Decision records for AI agents

Agentic teams generate a lot of text. Most of it should not become project memory.

That is the first rule. Without it, every chat summary, task recap, and agent handoff starts to look like a source of truth. The project becomes softer, not clearer. Old assumptions get repeated. Temporary workarounds look permanent. A later agent optimizes around a sentence that was never actually decided.

The answer is not more documentation for its own sake. The useful layer is a lightweight decision record: a small, durable note that says what was chosen, why it was chosen, what evidence mattered, and when the decision should be revisited.

For agentic work, this is less about classic architecture process and more about entropy control.

Why Prompts Are Not Enough

A prompt tells the current agent what to do. A decision record tells the next agent why the system is shaped this way.

That distinction becomes important when the same patterns repeat across repositories:

when an agent must run a verification loop
where task state lives
which tracker is the source of truth and which surfaces are projections
what counts as done
when a browser or operator smoke test is required
which GitOps rules are safe and which are forbidden
which patterns worked once but should not be copied blindly

If those rules live only in a chat or in one operator’s memory, the next project imports the same uncertainty again. The agent may become too cautious, too confident, or simply wrong about which layer it should change.

A decision record gives that repeated pattern a handle.

The Minimum Useful Record

A useful record is small. It does not preserve the whole conversation. It captures the decision boundary.

At minimum it should answer:

What did we decide?
Why did we decide it now?
What alternatives did we reject?
What evidence or constraint mattered?
Where is the implementation or proof?
What would make us revisit it?

The last question is the one many records miss. Without a revisit trigger, decisions become dogma. With a revisit trigger, the record stays operational: “this is true while these assumptions hold.”

That is especially useful for agents because they are good at carrying old language forward. If the record says why the rule exists and when it expires, a future agent has a better chance of applying it correctly.

Chatter, Evidence, And The Handle

Conversations are evidence. They are not automatically the decision.

A transcript may show how the team explored options. A command log may show what was verified. A task note may show the acceptance criteria. Those artifacts are valuable, but they are too large and too noisy to become the thing every future agent reads first.
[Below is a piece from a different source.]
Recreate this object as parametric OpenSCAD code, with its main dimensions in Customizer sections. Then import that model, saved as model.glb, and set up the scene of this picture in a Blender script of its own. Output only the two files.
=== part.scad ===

The decision record is the handle that points back to the evidence.

That handle should be boring and specific: a path, a commit, a test receipt, a design note, a task artifact, or a short explanation of the constraint. It should not ask a later human to reread an entire agent session just to understand whether a rule is real.

This matters because generated summaries can sound authoritative even when they compress away the uncertainty. A decision record should resist that by staying close to the evidence and by naming what was not decided.

Records For Agent Harnesses

In agent-heavy workflows, some of the most important decisions are not product architecture decisions. They are harness decisions.

Examples:

the agent must close user-visible changes with browser or operator evidence
a peer checkout may fast-forward only when clean, never reset automatically
task JSON is the execution record, while a board is only a projection
secrets, raw transcripts, and private runtime state cannot be pasted into public artifacts
a repeated verification failure must escalate the hypothesis instead of repeating blind patches

These are small rules, but they shape the quality of the whole delivery loop. If they remain implicit, every new agent has to rediscover them. If they are recorded, the system can continue with less operator friction.

The Goal

The goal is not bureaucracy. The goal is recoverability.

A new agent should be able to re-enter the work without rereading every transcript. A human should be able to challenge a decision without arguing against a wall of generated prose. A team should be able to tell the difference between a durable rule, a temporary workaround, and an unverified claim.

Decision records do not replace judgment. They make judgment easier to inspect later.

In an agentic SDLC, that is a practical reliability layer. Prompts create local behavior. Decision records preserve the reasons the behavior exists.